Have movies lost their magic for me? Maybe so.

But since we’re speaking of Indiana Jones, I bring to you another Annie the Nanny story from the archives of my life.

Little Brother: “Let’s play Indiana Jones!”

Big Brother: “Okay, I’ll be Indiana Jones.”

Little Brother: “No, I’M Indiana Jones!”

Big Brother: “No I AM.”

Little Brother: “NOOOOOOO!!!! I AM!!!!!”

Big Brother: [long pause] [far-off look in his eyes] [wheels turning] “Okay. I have an idea. How about we’re BOTH Indiana Jones. But you call me ‘Indiana Jones’ and I call you ‘Puff Boy.’”

Little Brother: “Okay!”

Have you seen my imagination? I think it’s missing.

Wednesday, May 14th, 2008

From 2002 until 2005, I was Annie the Nanny for two little boys in Seattle. The first year was a full-time job, and the next two were part-time as I finished school. These little guys were my funny companions, my paper airplane playmates, the reason that I wanted to pull my hair out and the reason that my heart spilled over with love. Even after I finished my stint as their nanny, I continued to see them about once each week. Now that I’m in Nashville, I miss them a lot.

One of their favorite treats was to be told stories – stories made up on the fly, extemporaneously, in real time, with virtually no prep.

Ready, go.

In fact, my very first day on the job, it was requested of me to tell a story that integrated the lives of a Red-Tailed Hawk, a Black Widow Spider, and a Hyena. Welcome.
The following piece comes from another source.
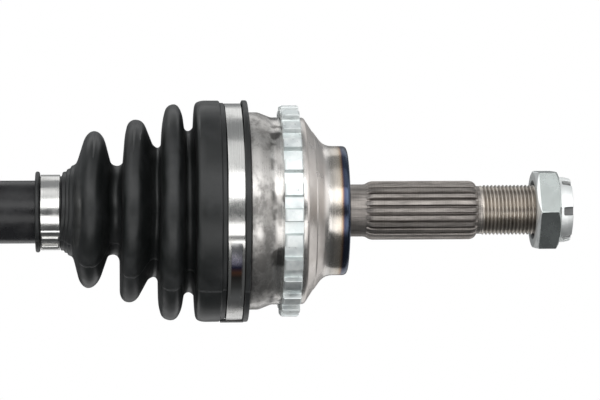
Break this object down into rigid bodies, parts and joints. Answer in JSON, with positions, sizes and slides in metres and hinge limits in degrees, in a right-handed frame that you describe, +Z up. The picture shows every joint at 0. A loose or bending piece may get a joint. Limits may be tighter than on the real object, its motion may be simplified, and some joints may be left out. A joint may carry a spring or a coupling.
{
  "type": "cv axle",
  "caption": "Drive axle with a ball joint in a toothed bell and splined, threaded stub at the wheel end, a plunging tripod joint at the gearbox end, and ribbed rubber boots.",
  "frame": {"origin": "on the shaft's axis, midway between the two joint centres", "axes": "+X along the axle towards the wheel, +Z up, +Y to the back"},
  "size_m": [0.5008, 0.0874, 0.088],
  "materials": {
    "machined_steel": "turned and lightly oiled forged steel, heat tinted next to the hub face",
    "bearing_steel": "ground and polished hardened steel",
    "zinc_plate": "bluish white zinc plating",
    "black_paint": "satin black paint",
    "rubber": "satin black moulded rubber",
    "clamp_steel": "rolled stainless strip"
  },
  "bodies": {
    "shaft": {"axle_shaft": "black_paint", "inner_race": "bearing_steel", "race_circlip": "bearing_steel", "tripod_spider": "bearing_steel", "spider_circlip": "bearing_steel", "outboard_clamp_small": "clamp_steel", "inboard_clamp_small": "clamp_steel"},
    "bell": {"outboard_housing": "machined_steel", "abs_ring": "zinc_plate", "outboard_clamp_large": "clamp_steel", "outboard_boot": "rubber"},
    "ball_cage": {"outboard_cage": "bearing_steel", "ball_1": "bearing_steel", "ball_2": "bearing_steel", "ball_3": "bearing_steel", "ball_4": "bearing_steel", "ball_5": "bearing_steel", "ball_6": "bearing_steel"},
    "nut": {"hub_nut": "zinc_plate"},
    "roller_carrier": {"roller_1": "bearing_steel", "needle_ring_1": "bearing_steel"},
    "roller_carriage_2": {"roller_2": "bearing_steel", "needle_ring_2": "bearing_steel"},
    "roller_carriage_3": {"roller_3": "bearing_steel", "needle_ring_3": "bearing_steel"},
    "tulip": {"tripod_housing": "machined_steel", "stub_circlip": "bearing_steel", "inboard_boot": "rubber", "inboard_clamp_large": "clamp_steel"}
  },
  "joints": [
    {"name": "outboard_articulation", "type": "hinge", "parent": "shaft", "child": "bell", "pos_m": [0.14, 0, 0], "axis": [0, 1, 0], "range_deg": [-45, 45], "deforming": ["outboard_boot"]},
    {"name": "cage_tilt", "type": "hinge", "parent": "shaft", "child": "ball_cage", "pos_m": [0.14, 0, 0], "axis": [0, 1, 0], "range_deg": [-22.6, 22.6]},
    {"name": "nut_travel", "type": "slide", "parent": "bell", "child": "nut", "axis": [1, 0, 0], "range_m": [-0.017, 0.03]},
    {"name": "inboard_articulation", "type": "hinge", "parent": "shaft", "child": "roller_carrier", "pos_m": [-0.14, 0, 0], "axis": [0, 1, 0], "range_deg": [-20, 20]},
    {"name": "plunge", "type": "slide", "parent": "roller_carrier", "child": "tulip", "axis": [1, 0, 0], "range_m": [-0.012, 0.012], "deforming": ["inboard_boot"]},
    {"name": "roller_2_travel", "type": "slide", "parent": "roller_carrier", "child": "roller_carriage_2", "axis": [1, 0, 0], "range_m": [-0.0068, 0.0068]},
    {"name": "roller_3_travel", "type": "slide", "parent": "roller_carrier", "child": "roller_carriage_3", "axis": [1, 0, 0], "range_m": [-0.0068, 0.0068]}
  ],
  "couplings": [
    {"joint": "cage_tilt", "follows": "outboard_articulation", "ratio": 0.5},
    {"joint": "roller_2_travel", "follows": "inboard_articulation", "m_per_rad": -0.01905},
    {"joint": "roller_3_travel", "follows": "inboard_articulation", "m_per_rad": 0.01905}
  ]
}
I found that, when telling stories about fictional characters in fantastical scenarios, my mind would tend to go blank, and then I would scramble. Put on the spot, my best character names were drawn directly from prescription drugs: “Captain… Zoloft, and his flunky… Prednisone!” In order to avoid the inevitable panic that would set in on the days when I had absolutely no creative spark, I began to build upon two series of stories; it was easier to make up something on the fly when I had already developed some characters to draw from.

My first series: “Crabs on the Loose.”

It was not about an STD.

My second series: “Annie Queen of Doom.”

“Annie Queen of Doom” starred myself, naturally – cloaked in a black cape and wearing excessive amounts of eyeliner – and two Komodo dragons, named after the boys. These illustrious characters lived on Mt. Distromotry (a fictional term which, very technically, translates to “acid mixed with lava”), next to the Bog of Eternal Stench, where they often battled Emperor Badbum. Emperor Badbum was constantly after the Rainbow Sapphire, buried deep within the bowels of Mt. Distromotry, and so our heroes were always on guard. He was a terrible enemy, but he had one weakness: crying babies. And so when Annie Queen of Doom and her Komodo dragons would march into battle, they would push trams full of wailing infants.

Sometimes I wonder what happened to my creativity.

Christmas creativity

Sunday, December 23rd, 2007

Today, we had our family Christmas celebration. Having a pastor for a dad and a musician for a mom, Christmas Eve has never been a holiday as much as it’s been a “work” day, and this year, we’re leaving on Christmas Day to drive to Colorado for a week. So today was our only chance to celebrate as an entire family.

Being unemployed and living on a tight budget, my funds were meager this year. But one of my favorite gifts turned out to be one that I made.

First, I watercolored 5 little flowers – although our scanner has washed them out slightly:







Then, I paperclipped them to a ribbon to make a little banner.

That’s all! Simple, but cute, and it reminds me of Ashley and her shabby chic style.

Speaking of flowers, I am obsessing over Amy Butler these days. Her fabric? Her notecards? Her frella stunning designs? I want her to supply me with all things “home decor” in my new Nashville home. If I was a quilter, I would make an Amy Butler quilt. If I was a seamstress, I would make an Amy Butler trenchcoat. If I was an upholsterer, I would make this.

See, it’s like this: if we all have a harmony to our melody, a yin to our yang – a floral counterpart, if you will – she is totally mine.